Kane states that Pol Pot escaped four assassination attempts, without mentioning that we are not at all certain if those were real or imagined (p.323). Philip Short believes they were figments of Angkar's imagination. At least the question should be raised.

In the entry about "collectivist ideology" (p.99), Kane alludes to the 1869 Basle Conference of the Socialist International, but manages not to mention either the forced collectivisation under Stalin, Mao or Ho Chi Minh, which all served as models for Pol Pot.

Sometimes, the book is a directory of the many minor KR military leaders, in particular in the eighties and the nineties, that is, much after the rout of the regime. But Kane has neither identified their real names, nor given dates during which they operated. A single entry around the KR military leaders in those post-DK decades might have regrouped information of use for history.

Quantity, not quality

All this being said, there are numerous very useful and well-informed entries. And it is a remarkable achievement for a single individual to have accumulated so much data, with such dedication over more than a decade. For instance the entry on the refugee camps in both Vietnam and Thailand (p.64-66) is well-informed, as is the one on animism (p.35). We could quote the "Cambodian Master Performers Program", thanks to which the first Cambodian opera by Him Sophea was first performed in Lowell, Massachusetts, and will soon be performed in Cambodia itself.

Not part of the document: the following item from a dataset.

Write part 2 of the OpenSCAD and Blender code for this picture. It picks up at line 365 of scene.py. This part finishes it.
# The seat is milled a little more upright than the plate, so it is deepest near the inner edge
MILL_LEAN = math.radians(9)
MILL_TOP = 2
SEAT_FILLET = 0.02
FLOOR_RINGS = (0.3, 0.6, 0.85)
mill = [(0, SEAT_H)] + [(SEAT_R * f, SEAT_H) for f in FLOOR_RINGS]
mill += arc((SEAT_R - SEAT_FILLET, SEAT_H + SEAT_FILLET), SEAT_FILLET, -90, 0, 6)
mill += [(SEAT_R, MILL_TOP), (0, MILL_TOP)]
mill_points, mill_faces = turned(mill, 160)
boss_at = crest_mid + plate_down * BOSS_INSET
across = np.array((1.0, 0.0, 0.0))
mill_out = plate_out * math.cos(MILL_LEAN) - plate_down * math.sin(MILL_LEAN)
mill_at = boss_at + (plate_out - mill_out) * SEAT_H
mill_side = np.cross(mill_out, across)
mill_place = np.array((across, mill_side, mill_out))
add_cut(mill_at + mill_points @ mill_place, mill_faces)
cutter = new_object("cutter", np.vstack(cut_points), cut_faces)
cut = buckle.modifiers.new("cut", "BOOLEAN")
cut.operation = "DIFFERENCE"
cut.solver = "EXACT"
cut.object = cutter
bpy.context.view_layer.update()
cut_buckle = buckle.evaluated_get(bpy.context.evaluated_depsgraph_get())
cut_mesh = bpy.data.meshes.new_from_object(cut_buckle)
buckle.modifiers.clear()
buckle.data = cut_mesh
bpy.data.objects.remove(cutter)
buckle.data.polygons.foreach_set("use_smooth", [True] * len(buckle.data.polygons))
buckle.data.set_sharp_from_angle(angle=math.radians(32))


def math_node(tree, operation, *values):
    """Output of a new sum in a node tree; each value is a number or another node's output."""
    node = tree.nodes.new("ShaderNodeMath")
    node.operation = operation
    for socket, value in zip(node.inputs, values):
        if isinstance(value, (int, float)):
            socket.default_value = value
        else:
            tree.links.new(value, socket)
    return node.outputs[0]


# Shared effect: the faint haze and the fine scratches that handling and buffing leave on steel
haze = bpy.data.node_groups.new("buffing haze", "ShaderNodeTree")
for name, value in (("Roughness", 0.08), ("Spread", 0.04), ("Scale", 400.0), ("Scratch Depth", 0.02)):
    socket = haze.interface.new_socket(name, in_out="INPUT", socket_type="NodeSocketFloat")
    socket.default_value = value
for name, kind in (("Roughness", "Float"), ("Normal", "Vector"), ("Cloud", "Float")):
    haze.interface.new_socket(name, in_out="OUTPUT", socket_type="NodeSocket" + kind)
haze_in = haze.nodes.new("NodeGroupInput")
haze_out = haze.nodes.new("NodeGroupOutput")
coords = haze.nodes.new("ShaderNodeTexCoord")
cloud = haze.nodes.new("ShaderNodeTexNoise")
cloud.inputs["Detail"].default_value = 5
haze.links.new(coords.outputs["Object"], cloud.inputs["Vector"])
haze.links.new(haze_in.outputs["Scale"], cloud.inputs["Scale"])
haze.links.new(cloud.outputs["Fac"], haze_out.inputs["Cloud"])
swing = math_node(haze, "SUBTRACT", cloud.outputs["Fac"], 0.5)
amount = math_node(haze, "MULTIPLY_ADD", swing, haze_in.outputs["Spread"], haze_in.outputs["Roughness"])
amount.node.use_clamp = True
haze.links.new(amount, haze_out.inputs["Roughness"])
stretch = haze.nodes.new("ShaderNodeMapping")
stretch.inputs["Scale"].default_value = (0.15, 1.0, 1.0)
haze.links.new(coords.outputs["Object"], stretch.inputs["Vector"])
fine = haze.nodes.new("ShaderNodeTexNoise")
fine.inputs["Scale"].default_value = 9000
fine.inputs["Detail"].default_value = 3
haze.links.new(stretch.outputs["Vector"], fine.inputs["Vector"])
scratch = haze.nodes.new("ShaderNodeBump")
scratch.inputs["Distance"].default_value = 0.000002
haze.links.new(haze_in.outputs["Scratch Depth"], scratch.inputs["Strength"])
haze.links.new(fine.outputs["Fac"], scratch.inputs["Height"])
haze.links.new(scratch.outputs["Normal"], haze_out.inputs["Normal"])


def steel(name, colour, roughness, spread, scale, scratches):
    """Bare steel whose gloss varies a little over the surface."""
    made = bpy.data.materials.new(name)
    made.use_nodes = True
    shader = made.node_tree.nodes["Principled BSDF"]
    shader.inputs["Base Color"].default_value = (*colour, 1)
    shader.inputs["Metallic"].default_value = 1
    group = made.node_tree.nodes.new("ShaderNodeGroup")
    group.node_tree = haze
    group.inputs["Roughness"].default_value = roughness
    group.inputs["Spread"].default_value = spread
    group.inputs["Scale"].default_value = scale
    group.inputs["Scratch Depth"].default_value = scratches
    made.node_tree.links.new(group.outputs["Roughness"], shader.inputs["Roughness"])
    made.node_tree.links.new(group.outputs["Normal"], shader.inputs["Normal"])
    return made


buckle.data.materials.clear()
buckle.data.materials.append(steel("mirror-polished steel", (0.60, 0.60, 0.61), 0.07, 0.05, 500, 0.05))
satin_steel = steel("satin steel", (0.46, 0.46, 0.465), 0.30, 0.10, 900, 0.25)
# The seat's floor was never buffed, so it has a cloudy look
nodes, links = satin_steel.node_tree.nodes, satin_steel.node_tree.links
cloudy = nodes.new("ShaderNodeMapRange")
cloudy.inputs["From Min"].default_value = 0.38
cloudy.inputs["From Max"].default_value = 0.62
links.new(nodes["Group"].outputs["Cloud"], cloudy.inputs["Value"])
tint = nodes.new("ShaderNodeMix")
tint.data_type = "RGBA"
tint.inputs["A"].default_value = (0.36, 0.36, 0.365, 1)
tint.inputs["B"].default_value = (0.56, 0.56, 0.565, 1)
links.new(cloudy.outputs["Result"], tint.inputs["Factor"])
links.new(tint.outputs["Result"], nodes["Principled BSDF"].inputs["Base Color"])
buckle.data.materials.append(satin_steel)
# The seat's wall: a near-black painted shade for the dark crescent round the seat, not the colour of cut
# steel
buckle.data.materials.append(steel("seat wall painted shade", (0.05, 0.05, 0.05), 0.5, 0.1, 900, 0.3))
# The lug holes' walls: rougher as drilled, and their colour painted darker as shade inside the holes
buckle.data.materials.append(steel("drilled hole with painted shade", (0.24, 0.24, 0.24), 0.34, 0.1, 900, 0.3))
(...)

The author is indeed a great expert in military art. We can quote, for instance, the entry on Chan Chakrey, purged in August 1976, the description of his rivalry with Kae Pauk, and the informative entry on Chou Chet (p.92-93). And so are the entries on the Vietnamese invasion (p.170-72) and the military aspects of January 7, 1979 (p.175-76). One apposite reference is the entry on Hate Day (p.176) instituted by the PRK regime; it was ironically first celebrated precisely in 1984 - a reference to George Orwell, whose description of the totalitarian State was prophetic in the case of DK, as it was modelled on the Stalinist regime (p.176-77). Clever too is the brief description of justice under DK, in which "slogans are a substitute for a civil code" (p.177), and one can add, a criminal code as well.

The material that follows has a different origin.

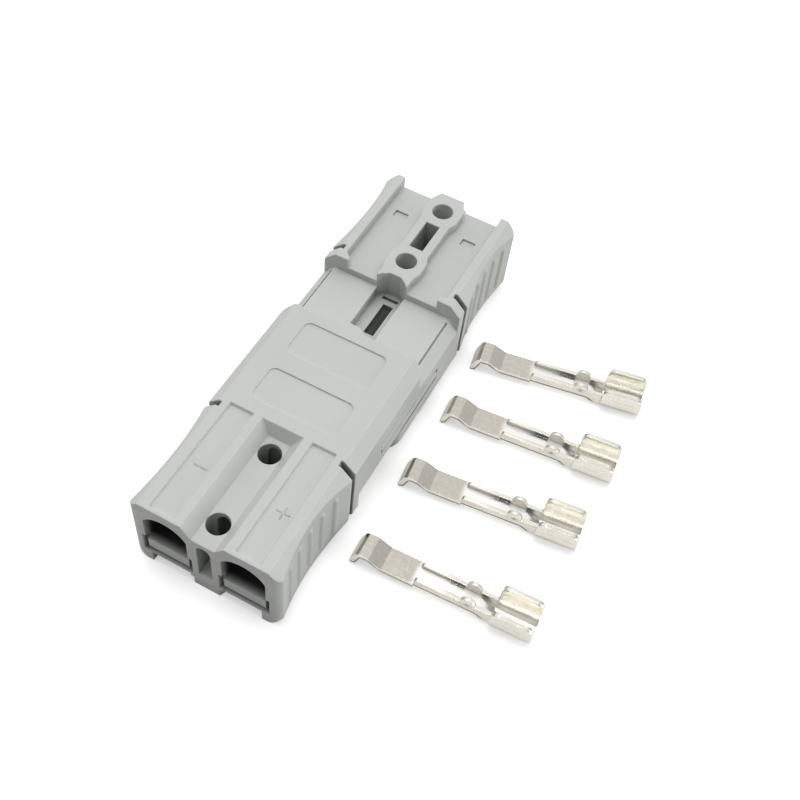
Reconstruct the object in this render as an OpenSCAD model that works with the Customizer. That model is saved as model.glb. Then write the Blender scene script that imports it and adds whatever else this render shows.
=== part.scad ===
// Genderless power connector: two identical housings plugged into each other
// head to head, a leaf spring under each contact place, and the four crimp
// contacts lying loose beside the pair, ready to be fitted.
//
// X runs along the pair, from the near wire end to the far one, Y across it,
// Z up.  X = 0 is the mating centre and Z = 0 the table the pair lies on.
// The far housing is the near one turned over about the Y axis, so everything
// that meets in the middle is drawn once, in housing().

/* [Housing] */
// Length from the mating centre to a wire end
half_len = 46; // [45:0.5:50]
// Width of a housing
body_w = 29.8; // [29.4:0.2:32]
// Height of a housing
body_h = 18; // [17.6:0.1:19]
// Leg of the 45 degree chamfer on the four long edges
edge_chamfer = 2.3; // [1.5:0.1:2.6]
// Wall left above the wire openings, under the top face
roof = 2.2; // [2:0.1:3]

/* [Grip] */
// How far the waist of the finger grip is drawn in on each side
waist = 1.4; // [0.8:0.1:1.6]
// Number of upright ribs on each finger grip
grip_ribs = 5; // [3:1:6]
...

Kane is absolutely right when he denounces the myth that Buddhist monks were  widely targeted by the KR (p.59). Quite rightly, Kane insists, too, that industry played a significant part in DK's economy (p.167).

Indeed, Solomon Kane has accumulated an impressive amount of information on the lethal regime. But writing a dictionary on the KR must be well beyond the reach of any single individual. He would have been well-advised to have formed a team of both international analysts and Cambodian survivors, in order to produce a fully reliable compendium of KR lore that would be of use to the coming generations.